When analyzing the late-pandemic (June to December 2020) data from a database based on all US states and the District of Columbia, the average monthly number of prostate-specific antigen (PSA) showed a 36.4% decrease with a rebound to a 3.9% increase in late-pandemic and the average monthly number of prostate biopsy results saw a 37.9% decrease with a rebound to an 18.1% increase. While in Australia, there was a reduction in PSA tests and general practitioner attendance in 2020 compared to 2019, but no reduction in multi-parametric MRI, prostate biopsy, nor number of radical prostatectomies or fiducial marker implantations. Another long-term study in Australia estimated 14% fewer PSA tests, 12% fewer biopsies and 16% fewer prostatectomies on average, while steep decreases in PSA tests were observed during the first, second, and delta wave. In an evaluation during the term of a year of the COVID-19 pandemic, the number of clinical visits, prostate biopsy, and men enrolled in active surveillance was significantly lower while the number of advanced and metastatic prostate cancer cases increased. Also, there was an increase in open radical prostatectomies compared to laparoscopic approaches and an increase in external radiotherapy. A study based on 286,609 patients with prostate cancer in the Mount Sinai Hospital System found that the overall hospitalization (64.91% for prostate cancer versus 47.34% for solid cancer; p-value <0.0001) and mortality rates (21.05% for prostate cancer versus 15.85% for solid cancer; p-value=0.0547) were higher in patients with prostate cancer and COVID-19 compared with those with solid cancers and COVID-19.

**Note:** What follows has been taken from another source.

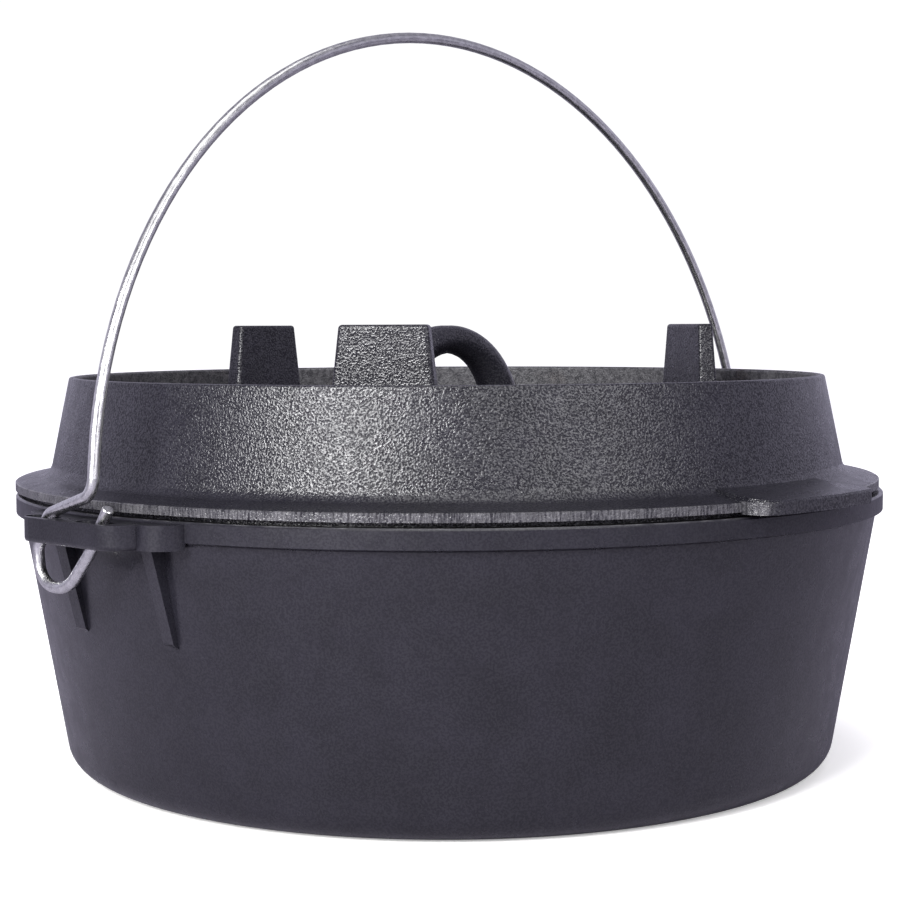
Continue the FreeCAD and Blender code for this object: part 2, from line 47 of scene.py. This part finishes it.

Contrasting results were presented by two studies owing to racial disparity in prostate cancer care.[29, 30] Bernstein et al., 2021 suggested that black men were significantly less likely to undergo prostatectomy during the pandemic compared with white patients, despite similar conditions. While a study based on the Veterans Affairs Health Care System disputed that although prostate biopsy volume and diagnosis rates of prostate cancer decreased during the COVID-19 pandemic, there were no statistically significant changes noted by race.
Our review illustrates the changes in prostate cancer diagnosis, treatment, and prognosis after the emergence of the COVID-19 pandemic. Furthermore, we conducted a review on topics recently being highlighted such as the protective role of androgen deprivation therapy on SARS-CoV-2 infection, vaccination and immune response in patients with prostate cancer, and the outcomes of altered treatment plans. Identifying the changes in research and clinical practice of patients with prostate cancer worldwide is essential in providing appropriate patient care in today’s rapidly changing circumstances.